É parte do senso comum de que dormir é bom para descansar, certo? Mas o sono faz muito mais do que relaxar o corpo e a mente. É durante a noite, nas horas que estamos dormindo, que vários processos neurofisiológicos acontecem, assim como funções importantes de recuperação, restauração e funcionamento celular. Todos esses processos são vitais para manter a homeostase corporal, e não é apenas deitar na cama e dormir por algumas horas: tanto a quantidade de horas de sono, assim como a qualidade do tempo dormindo fazem toda a diferença. E pode ser que você já soubesse que sono “de menos” pode fazer mal, mas sono “demais” também pode ser um problema.
Quando o sono não está ocorrendo de forma adequada - seja por estar prejudicado na quantidade ou qualidade - falamos que estão ocorrendo “desordens” ou “distúrbios” do sono, e vão muito além da clássica insônia. Alguns outros exemplos dessas desordens são: fragmentação do sono, distúrbios da continuidade do sono, duração baixa ou elevada e o desalinhamento circadiano. Existem critérios específicos para diagnosticar cada um deles, mas esse não é o foco desse conteúdo.
O que eu quero te falar aqui, é que você deve se preocupar com seu sono porque, mesmo sem um diagnóstico específico, um sono de baixa qualidade contribui ou está associado à importantes patologias: doenças cardiovasculares, hipertensão, desregulação do metabolismo da glicose, diabetes, depressão e ansiedade. No caso das mulheres, especificamente, não é difícil encontrar desordens do sono associadas a condições patológicas do ciclo menstrual ou da gestação, e também à uma maior intensidade dos sintomas da transição da menopausa.
Especialmente depois da primeira menstruação começam a surgir algumas diferenças quando vamos comparar a qualidade do sono entre homens e mulheres. Isso acontece com o aumento da função ovariana e consequente elevação dos hormônios sexuais femininos, que começam a apresentar, ainda, uma variação cíclica na sua liberação. Esses hormônios - estrogênio e progesterona - regulam muito mais do que o ciclo menstrual e tem repercussão na saúde circulatória, respiratória, metabólica e também na regulação do sono.

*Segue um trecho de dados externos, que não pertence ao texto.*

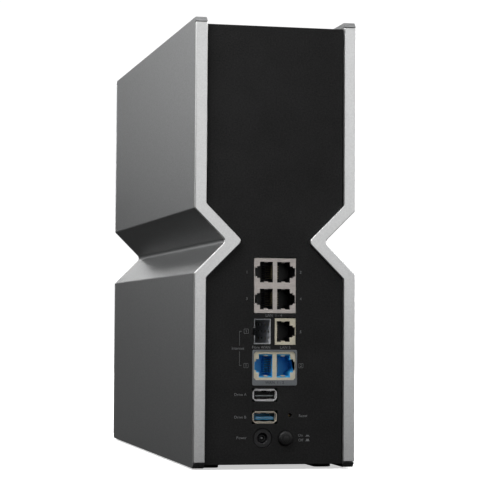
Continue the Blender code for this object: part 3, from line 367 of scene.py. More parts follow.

Durante o período de idade fértil de uma mulher, algumas condições podem gerar prejuízos para a sua fertilidade, e desordens do sono podem estar entre elas. O estresse costuma ser um fator importante associado a baixa qualidade do sono, e quanto mais estressada uma mulher está, além de não dormir bem, existe um eixo hormonal que fica cada vez mais estimulado, o eixo Hipotálamo - Pituitária - Adrenal, que resulta na liberação do cortisol. A elevada ativação desse eixo pode gerar alterações na capacidade reprodutiva da mulher, possivelmente por interferir com a produção dos hormônios sexuais femininos que são fundamentais para um ciclo ovulatório.

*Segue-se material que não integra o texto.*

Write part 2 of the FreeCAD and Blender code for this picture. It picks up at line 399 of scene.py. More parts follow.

Além disso, os hormônios que têm relação com a fertilidade apresentam um padrão de liberação circadiano, o que significa que a sua produção tem picos e quedas em horários específicos do dia. A desregulação do sono altera todas as atividades do corpo que tem esse padrão circadiano, logo, pode prejudicar a secreção desses hormônios. E caso uma mulher não apresente problemas com sua fertilidade e entre no período gestacional, os distúrbios do sono que podem surgir durante essa fase aumentam o risco de condições adversas, como o desenvolvimento de diabetes gestacional e desordens hipertensivas da gestação.
Outro momento crítico em que a mulher deve se atentar para a qualidade do sono é durante a menopausa.
Devido às alterações hormonais características desse período, o corpo da mulher fica mais vulnerável ao desenvolvimento de algumas condições como a hipertensão, doenças cardiovasculares, obesidade, diabetes, surgimento e/ou progressão de cânceres. Apesar de ainda não haver um consenso quanto a isso, algumas evidências já alertam para o fato de que distúrbios do sono podem ter um efeito - ainda que pequeno - no aumento do risco e na piora dessas condições. No sentido contrário, um sono de qualidade pode favorecer processos de recomposição corporal além de ser um suporte fundamental para o tratamento de condições metabólicas como a desregulação glicêmica.
Mas fique tranquila! Distúrbios do sono podem ser controlados e tratados com adequado acompanhamento profissional. A melhor escolha de tratamento depende do tipo de desordem presente, mas se você deseja desde já agir de forma a melhorar suas horas de sono, experimente se desligar dos eletrônicos e usar luzes mais baixas e amarelas no período da noite. Invista em chás com características relaxantes e adote algum hábito que acalme sua mente antes de dormir - pode ser uma leitura leve, uma meditação ou uma oração.